_Set problem_. Copy all lines that contain the word "this".

_Data rows_.
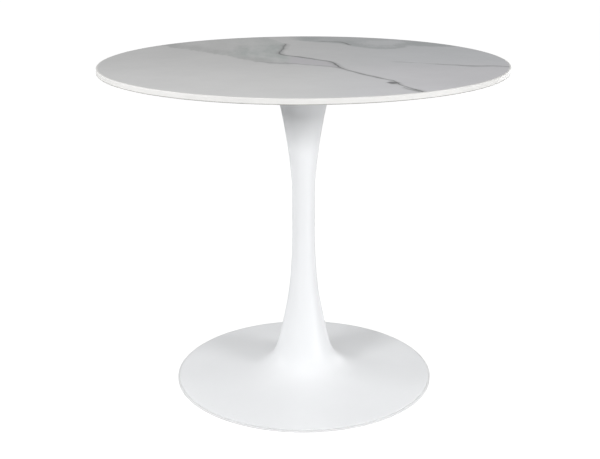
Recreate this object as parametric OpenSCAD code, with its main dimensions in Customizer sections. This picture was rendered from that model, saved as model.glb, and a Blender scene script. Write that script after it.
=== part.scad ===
// Round pedestal table: a sintered-stone disc on a spun-steel trumpet base.
// Millimetres, +Z up. The origin is on the floor, on the column's axis.
// The base dish, the lower column and the upper column are three spun shells that share one
// smooth outline. A full-height tie rod clamps them, with the ballast, between two plates.

/* [Tabletop] */
// Diameter of the stone disc
top_d = 900; // [800:10:1200]
// Thickness of the stone disc
top_t = 12; // [12:1:20]
// Radius of the eased upper edge
top_arris = 2; // [1:0.5:3]
// Radius of the eased lower edge
bottom_arris = 1; // [0.5:0.5:2]

/* [Pedestal] */
// Height of the table from floor to stone face
table_h = 750; // [730:5:760]
// Diameter of the base dish
base_d = 610; // [560:10:700]
// Diameter of the straight waist
waist_d = 53; // [50:1:58]
// Diameter of the column where it meets the mounting plate
head_d = 149; // [140:1:160]
// Sheet thickness of the spun shells
wall = 2; // [1.5:0.5:2.5]

/* [Mounting] */
// Diameter of the plate under the stone
plate_d = 320; // [310:10:400]
// Thickness of that plate
plate_t = 5; // [5:1:8]
// Thickness of the silicone pads between plate and stone
pad_t = 1.5; // [1:0.5:2]
// Number of screws that hold the stone
anchor_count = 8; // [4:1:12]
// Number of screws that hold the plate on the column
head_screw_count = 4; // [3:1:6]

/* [Foot] */
// Height of the plastic ring under the rim
ring_h = 2.5; // [2.5:0.5:4]
// Outer diameter of the ballast weight
ballast_d = 400; // [300:10:420]
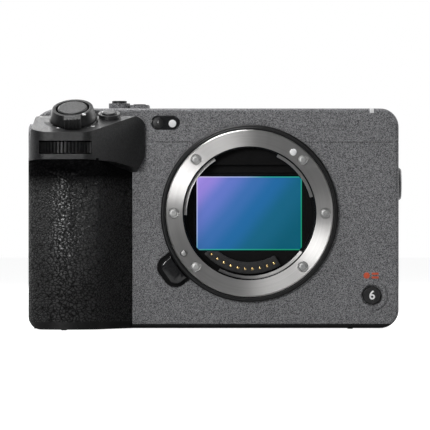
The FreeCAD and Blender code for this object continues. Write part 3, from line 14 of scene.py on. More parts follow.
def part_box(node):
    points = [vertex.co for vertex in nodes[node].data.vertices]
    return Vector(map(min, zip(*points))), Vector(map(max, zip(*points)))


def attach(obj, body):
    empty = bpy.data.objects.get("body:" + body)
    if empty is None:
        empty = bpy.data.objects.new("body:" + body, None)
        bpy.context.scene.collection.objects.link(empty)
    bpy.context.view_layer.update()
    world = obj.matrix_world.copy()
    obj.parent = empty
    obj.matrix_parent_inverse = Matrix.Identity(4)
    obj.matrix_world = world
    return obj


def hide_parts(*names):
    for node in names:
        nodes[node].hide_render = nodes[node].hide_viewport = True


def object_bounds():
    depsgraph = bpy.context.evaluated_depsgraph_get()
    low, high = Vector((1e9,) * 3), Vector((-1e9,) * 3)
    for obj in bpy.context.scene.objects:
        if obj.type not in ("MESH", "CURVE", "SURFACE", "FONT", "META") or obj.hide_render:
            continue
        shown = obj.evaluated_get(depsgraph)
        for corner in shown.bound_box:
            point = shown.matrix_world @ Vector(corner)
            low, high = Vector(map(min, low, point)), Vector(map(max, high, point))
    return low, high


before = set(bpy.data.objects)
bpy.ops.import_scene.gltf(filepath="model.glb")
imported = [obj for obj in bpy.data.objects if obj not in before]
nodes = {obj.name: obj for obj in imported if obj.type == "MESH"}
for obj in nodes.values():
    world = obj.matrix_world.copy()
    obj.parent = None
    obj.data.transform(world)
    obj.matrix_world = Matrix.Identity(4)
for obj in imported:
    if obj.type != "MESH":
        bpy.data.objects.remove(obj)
cad_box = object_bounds()


def mm(*values):
    """Millimetres to metres: one number, or a point."""
    scaled = [value / 1000 for value in values]
    return scaled[0] if len(scaled) == 1 else Vector(scaled)


print(len(nodes), "solids in the frame, box", [[round(c, 4) for c in corner] for corner in cad_box])

# %% [markdown]
# The photograph was taken square on, from far away: the sides of the body show almost no
# perspective. A camera close to the object with a short lens would show the side walls, so a
# long lens is set 1.8 m away. The width that the picture spans at the front plate gives its
# focal length.

# %% Camera
axis_z = 40.4
front_y = -15.5
flange_y = -18.0
view_x = -12.12
view_z = 39.8
view_away = 1800.0
frame_width = 151.2
film_width = 36.0

bpy.ops.object.select_all(action="DESELECT")
bpy.ops.object.camera_add(location=mm(view_x, front_y - view_away, view_z), rotation=(math.pi / 2, 0, 0))
camera = bpy.context.object
camera.data.sensor_width = film_width
camera.data.lens = film_width * view_away / frame_width
camera.data.clip_start = 0.01
bpy.context.scene.camera = camera
print("lens", round(camera.data.lens, 1), "mm")

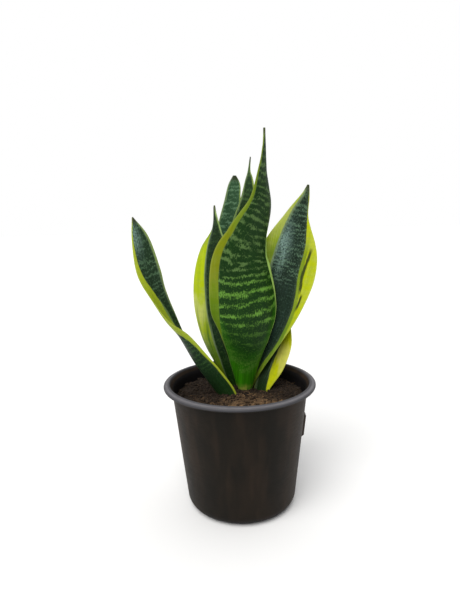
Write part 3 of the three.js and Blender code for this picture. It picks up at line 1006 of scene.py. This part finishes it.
def soil_height(settings, flat):
    """The soil's height over points [x, y]: a mound, plus lumps, plus a small heap round the line of
    each leaf at its second station, which is at the soil, less the hollow."""
    edge_radius = wall_radius(settings_of("pot"), settings.edge_height, 2)
    reach = np.hypot(flat[..., 0], flat[..., 1]) / edge_radius
    points = level_points(flat)
    lumps = sum(rough(points, size, octaves, seed) * share for size, octaves, seed, share in LUMPS)
    heap = np.zeros(flat.shape[:-1])
    for rows in LEAVES.values():
        x, y, _, half, turn = rows[1][:5]
        run = half * np.array([math.cos(math.radians(turn)), math.sin(math.radians(turn))])
        start = np.array([x, y]) - run
        share = np.clip(((flat - start) @ (2 * run)) / (4 * half * half), 0, 1)
        away = np.linalg.norm(flat - start - share[..., None] * 2 * run, axis=-1)
        heap = np.maximum(heap, np.exp(-((away / HEAP_REACH) ** 2)))
    mound = settings.edge_height + settings.mound * (1 - reach**2)
    hollow = np.exp(-(((flat - HOLLOW_MIDDLE) / HOLLOW_REACH) ** 2).sum(axis=-1))
    rise = settings.lump * lumps * (1 - 0.5 * reach**8) + HEAP_RISE * heap * (1 - hollow)
    return mound + rise - settings.dip * hollow


def front_light_share(flat):
    """How much painted light the soil gets: a bell curve round the middle of the front, times one plus
    noise. The walls and the rear stay dark as painted shade.
    """
    bell = np.exp(-(((flat - LIGHT_POOL_MIDDLE) / LIGHT_POOL_REACH) ** 2).sum(axis=-1))
    return np.clip((0.04 + 0.86 * bell) * (1 + 0.5 * rough(level_points(flat), 15, 2, 21)), 0, 1)


def soil_shell(settings):
    """The soil's skin: floor, rounded foot, wall, then the surface from the wall to the middle. It
    keeps the same gap to the pot all the way up."""
    pot = settings_of("pot")
    inset = pot.wall + SOIL_GAP
    floor = pot.floor_top + SOIL_GAP
    foot = foot_arc(pot, inset, floor, 6)
    edge = wall_point(pot, settings.edge_height - SOIL_BEVEL, inset)
    sides = np.concatenate(
        [
            [[AXIS_RADIUS, floor]],
            line([AXIS_RADIUS, floor], foot[0], 3),
            foot,
            line(foot[-1], edge, 10),
            [edge],
        ]
    )
    radii = np.linspace(edge[0] - 0.3, AXIS_RADIUS - 0.1, SOIL_ROWS)
    top = turned(np.stack([radii, np.zeros(SOIL_ROWS)], axis=-1), SOIL_COLUMNS)
    top[..., 2] = soil_height(settings, top[..., :2])
    return np.concatenate([turned(sides, SOIL_COLUMNS), top])


def scattered(settings, count, random):
    """Random points on the soil, [x, y, z]: the radius is the root of an even number, so that the
    points are evenly spread."""
    reach = wall_radius(settings_of("pot"), settings.edge_height, CRUMB_GAP)
    radius = reach * np.sqrt(random.random(count))
    angle = random.random(count) * 2 * np.pi
    flat = np.stack([radius * np.cos(angle), radius * np.sin(angle)], axis=-1)
    return np.concatenate([flat, soil_height(settings, flat)[:, None]], axis=-1)


def turns(random, count):
    """Random rotation matrices, from the orthogonal parts of random matrices."""
    made, _ = np.linalg.qr(random.normal(size=(count, 3, 3)))
    return made * np.sign(np.linalg.det(made))[:, None, None]


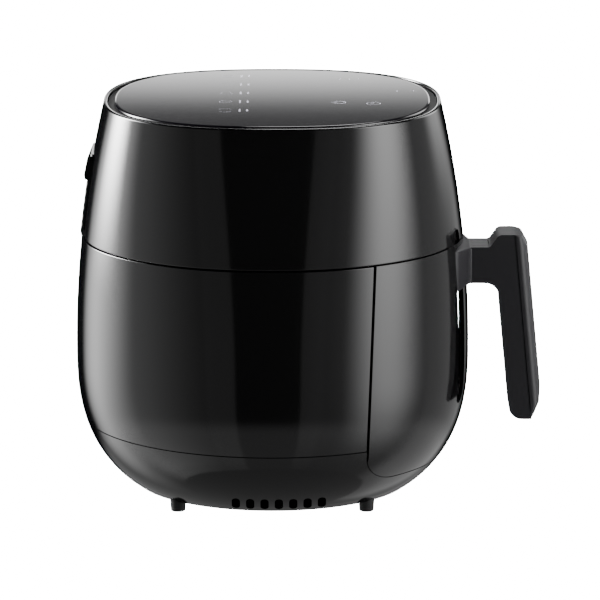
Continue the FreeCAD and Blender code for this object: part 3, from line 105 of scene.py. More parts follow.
class AirFryerForm(PropertyGroup):
    """Sizes of the visible surfaces; where the frame holds a size, its default is read from there."""
    belly_radius: length("Belly radius", "Half the width at the widest level", high("lower_housing")[0])
    belly_level: length("Belly level", "Height of the widest level", 110 * MM)
    rim_radius: length("Rim radius", "Half the width at the top rim", 123.5 * MM)
    rim_level: length("Rim level", "Height of the top rim", high("upper_housing")[2])
    rim_squareness: number("Rim squareness", "Superellipse exponent of the rim; 2 is a circle", 2.45)
    base_drop: length("Base drop", "Depth below the belly at which the lower curve would close", 122.5 * MM)
    base_bow: number("Base bow", "Exponent of the lower curve along its depth", 2.6)
    base_root: number("Base root", "Exponent of the lower curve across its width", 2.7)
    wall: length("Wall", "Thickness of the outer shells", 2.6 * MM)
    seam_over: length("Upper side of the seam", "Lower edge of the upper housing", low("upper_housing")[2])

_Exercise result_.
Recreate this object as parametric OpenSCAD code, with its main dimensions in Customizer sections. This picture was rendered from that model, saved as model.glb, and a Blender scene script. Write that script after it.
The FreeCAD and Blender code for this object continues. Write part 3, from line 14 of scene.py on. More parts follow.
Write part 3 of the three.js and Blender code for this picture. It picks up at line 1006 of scene.py. This part finishes it.
Continue the FreeCAD and Blender code for this object: part 3, from line 105 of scene.py. More parts follow.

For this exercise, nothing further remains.